\documentstyle[12pt]{article}
\topmargin=-20mm
\oddsidemargin=-5mm
\textwidth=162mm
\textheight=240mm
\begin{document}
\setcounter{section}{0}
\begin{center}
\Large\bf Some decay modes of the $1^{-+}$ hybrid meson 
in QCD sum rules revisited
\end{center}
\vspace{0.5cm}
\begin{center}
{ Shi-Lin Zhu}\\\vspace{3mm}
{Institute of Theoretical Physics \\
Academia Sinica, P.O.Box 2735\\
Beijing 100080, China\\
FAX: 086-107\\
TEL: 086-108\\
E-MAIL: zhusl@itp.ac.cn}
\end{center}
\vspace{1.0cm}
\begin{abstract}
The pionic coupling constants in the decays of the $1^{-+}$ hybrid 
meson are calculated. The double Borel transformation is invoked and 
continuum contribution is subtracted. 
The decay widths of the processes $1^{-+}\to \rho\pi , f_1 \pi, 
\pi \gamma$ are around $40, 100, 0.3$ MeV respectively.
Comparison is made with previous calculations using three point 
correlation functions.
\end{abstract}

{\large PACS number: 12.39.Mk}

{\large Keywords: hybrid meson}

\pagenumbering{arabic}

\vspace{1cm}

There appears increasing experimental evidence for a $J^{PC}=1^{-+}$ hybrid 
meson. E852 \cite{e852} and Crystal Barrel \cite{cb} collaboration reported 
a resonance with mass and width 
$1370\pm 16^{+50}_{-30}$MeV, $385\pm 40^{+65}_{-105}$MeV and 
$1400\pm 20 \pm 20$MeV, $310\pm 50^{+50}_{-30}$MeV both in $\eta \pi$ channel 
respectively. Beladidze et al. in VES experiment at IHEP reported a 
broad signal in the $\eta\pi^-$ state \cite{ves}. 
Very recently E852 collaboration observed a $J^{PC}=1^{-+}$ exotic state
with a mass of $1593\pm 8^{+29}_{-47}$ MeV and a width of $168\pm 20^{+150}_{-12}$ MeV 
\cite{prl-98} in the $\rho\pi$ channel in the reaction $\pi^- p\to \pi^+\pi^-\pi^- p$
at $18$ GeV.

We have calculated the binding energy and decay modes 
of heavy hybrid mesons with a heavy quark in the framework of heavy quark 
effective theory using the light cone QCD sum rule technique \cite{zhu-hybrid}. 
In this work we extend the same formalism to calculate the decay widths of 
the processes $1^{-+}\to \rho\pi , f_1 \pi, \pi \gamma$. 

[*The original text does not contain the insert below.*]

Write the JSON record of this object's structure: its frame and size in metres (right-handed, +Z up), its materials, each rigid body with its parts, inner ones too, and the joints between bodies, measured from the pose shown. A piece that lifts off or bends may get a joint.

Denote the isovector $J^{PC}=1^{-+}$ hybrid meson by ${\tilde \rho}$.
The interpolating current for ${\tilde \rho}$ reads
\begin{equation}
\label{cu1}
J_\mu (x) ={\bar u}(x)g_s \gamma^\nu G^a_{\mu\nu}(x)
{\lambda^a\over 2} d (x)\;,
\end{equation}
The overlapping amplitude $f_{\tilde \rho}$ is defined as
\begin{equation}\label{overlap-1}
\langle 0 | J_\mu (0) | {\tilde \rho}\rangle =\sqrt{2}f_{\tilde \rho}
m^3_{\tilde \rho}  \epsilon_\mu \; ,
\end{equation}
where $\epsilon_\mu$ is the ${\tilde \rho}$ polarization vectors. 

The decay amplitude for the p-wave decay process ${\tilde \rho} \to \rho \pi $ is
\begin{equation} \label{1-1}
 M({\tilde \rho}\to \rho \pi  )= i\epsilon_{\mu\alpha\sigma\beta}
\epsilon^\mu e^\alpha q^\sigma p^\beta g_1  \;,
\end{equation}
where $e_{\mu}$ is the polarization vector of the rho meson.

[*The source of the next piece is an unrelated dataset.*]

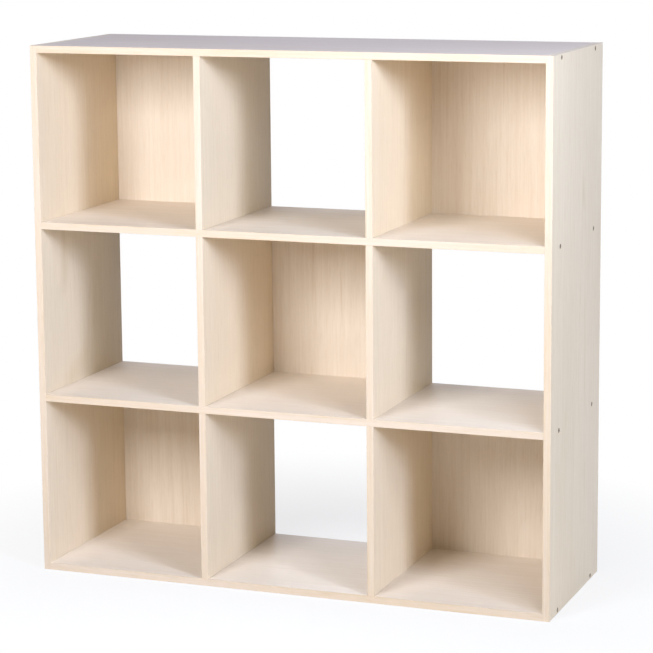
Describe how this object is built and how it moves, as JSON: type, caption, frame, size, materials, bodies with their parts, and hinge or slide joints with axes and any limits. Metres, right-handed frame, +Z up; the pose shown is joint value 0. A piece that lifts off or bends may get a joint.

For the decay ${\tilde \rho \to f_1(1285) \pi}$, there exist two independent 
coupling constants, corresponding to S-wave and D-wave decays. Since the 
D-wave decay width is much smaller than S-wave width, we shall consider 
only the sum rules for the S-wave decay coupling constant.
The decay amplitude is:
\begin{equation} \label{1-5}
 M({\tilde \rho}\to f_1 \pi  )= (\eta\cdot\epsilon)g_2 +\cdots \;,
\end{equation}
where $\eta_{\mu}$ is the polarization vector of $f_1$ meson.

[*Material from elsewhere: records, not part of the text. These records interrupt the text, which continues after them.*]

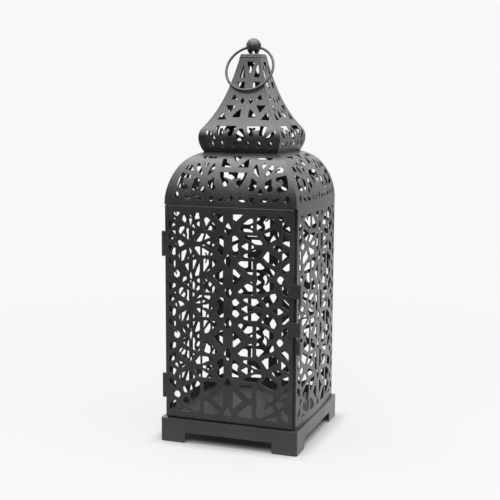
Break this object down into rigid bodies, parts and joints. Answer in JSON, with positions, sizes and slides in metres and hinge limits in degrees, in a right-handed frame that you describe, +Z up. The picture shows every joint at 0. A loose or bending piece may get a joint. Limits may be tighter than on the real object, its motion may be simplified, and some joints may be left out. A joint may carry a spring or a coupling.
{
  "type": "moroccan metal lantern",
  "caption": "Square pierced sheet-metal candle lantern with a footed tray, hinged latching door, domed roof, onion cap, ball finial and swinging carry ring.",
  "frame": {"origin": "centre of the square base, on the surface that the feet stand on", "axes": "+Z up; the door faces -Y, its hinges are on the -X side and its latch on the +X side"},
  "size_m": [0.1586, 0.15, 0.4204],
  "materials": {
    "coated_steel_sheet": "satin charcoal-black powder coat on thin pierced steel sheet",
    "coated_steel_fittings": "the same satin powder coat on rolled strap and wire, slightly rubbed on edges",
    "coated_steel_finial": "smoother satin powder coat, slightly glossier than the sheet"
  },
  "bodies": {
    "lantern": {"base_tray": "coated_steel_sheet", "wall_right": "coated_steel_sheet", "wall_left": "coated_steel_sheet", "wall_rear": "coated_steel_sheet", "door_frame": "coated_steel_sheet", "dome_front": "coated_steel_sheet", "dome_right": "coated_steel_sheet", "dome_rear": "coated_steel_sheet", "dome_left": "coated_steel_sheet", "cap_front": "coated_steel_sheet", "cap_right": "coated_steel_sheet", "cap_rear": "coated_steel_sheet", "cap_left": "coated_steel_sheet", "top_plate": "coated_steel_finial", "finial_yoke": "coated_steel_finial", "finial_ball": "coated_steel_finial", "hinge_lower_frame_leaf": "coated_steel_fittings", "hinge_upper_frame_leaf": "coated_steel_fittings", "hinge_lower_pin": "coated_steel_fittings", "hinge_upper_pin": "coated_steel_fittings", "latch_keeper": "coated_steel_fittings"},
    "door": {"door_panel": "coated_steel_sheet", "hinge_lower_door_leaf": "coated_steel_fittings", "hinge_upper_door_leaf": "coated_steel_fittings", "latch_guide_lower": "coated_steel_fittings", "latch_guide_upper": "coated_steel_fittings"},
    "latch": {"latch_bolt": "coated_steel_fittings"},
    "ring": {"carry_ring": "coated_steel_finial"}
  },
  "joints": [
    {"name": "door_hinge", "type": "hinge", "parent": "lantern", "child": "door", "pos_m": [-0.07315, -0.0695, 0.1345], "axis": [0, 0, -1], "range_deg": [0, 115]},
    {"name": "latch_slide", "type": "slide", "parent": "door", "child": "latch", "axis": [0, 0, 1], "range_m": [-0.0028, 0.01]},
    {"name": "ring_swing", "type": "hinge", "parent": "lantern", "child": "ring", "pos_m": [0, 0, 0.4109], "axis": [-1, 0, 0], "range_deg": [0, 303.4]}
  ]
}
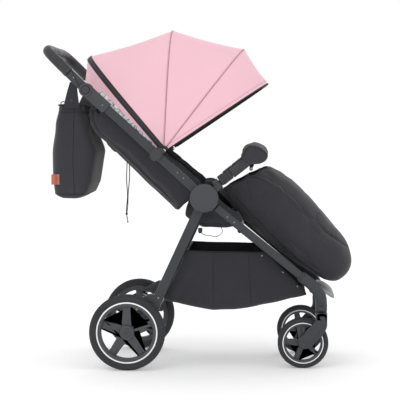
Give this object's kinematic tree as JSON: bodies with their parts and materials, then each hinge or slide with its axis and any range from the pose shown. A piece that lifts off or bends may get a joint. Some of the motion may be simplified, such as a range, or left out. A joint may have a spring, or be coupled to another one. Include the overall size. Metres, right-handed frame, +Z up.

We consider the correlators 
\begin{equation}\label{cor-1}
i \int d^4x\;e^{ip\cdot x}\langle\pi (q)|T\left(J^\alpha_\rho (x)
J^{\dagger}_\mu(0)\right)|0\rangle 
=i\epsilon_{\mu\alpha\sigma\beta} q^\sigma p^\beta G_1 (p^2, p'^2) \; ,
\end{equation}
\begin{equation}\label{cor-2}
i \int d^4x\;e^{ip\cdot x}\langle\pi (q)|T\left(J^\alpha_{f_1}(x)
 J^{\dagger\mu}(0)\right)|0\rangle 
=  g^{\mu\alpha} G_2 (p^2, p'^2) +\cdots \;, 
\end{equation}
where $p'=p-q$, 
$J^\alpha_\rho (x)={1\over \sqrt{2}}[{\bar u}\gamma^\alpha u (x)-
{\bar d}\gamma^\alpha d (x)]$, 
$J^\alpha_{f_1} (x)={1\over \sqrt{2}}[{\bar u}\gamma^\alpha \gamma_5 u (x)+
{\bar d}\gamma^\alpha \gamma_5 d (x)]$,
$<0|J^\alpha_\rho |\rho > =f_\rho e^\alpha$, and 
$<0|J^\alpha_{f_1} |f_1 > =f_{f_1} \eta^\alpha$. 

Since the steps to derive the sum rule for the coupling constant
$g_{1,2}$ are very similar to those in \cite{zhu-hybrid}, we omit the details
and present the final results directly.
\begin{equation}\label{g1}
\sqrt{2}f_{\tilde \rho}m^3_{\tilde \rho}f_\rho m_\rho g_1
e^{-( { m_\rho^2 \over M_1^2}+{ m^2_{\tilde \rho} \over M_2^2} )}= 
-\sqrt{2}f_\pi \{ [\Phi_\bot (u_0)-{\tilde \Phi}_\bot (u_0)
+{\tilde\Phi}_{\|}(u_0)] M^2 + {1\over 36} <0|g_s^2 G^2|0> \phi_\pi (u_0) 
\} \;,
\end{equation}
\begin{equation}\label{g2}
\sqrt{2}f_{\tilde \rho}m^3_{\tilde \rho}f_{f_1} m_{f_1}  g_2
e^{-( { m_{f_1}^2 \over M_1^2}+{ m^2_{\tilde \rho} \over M_2^2} )}= 
{f_\pi\over \sqrt{2}}\{ [\Phi'_\bot (u_0)-2{\tilde \Phi}'_\bot (u_0)]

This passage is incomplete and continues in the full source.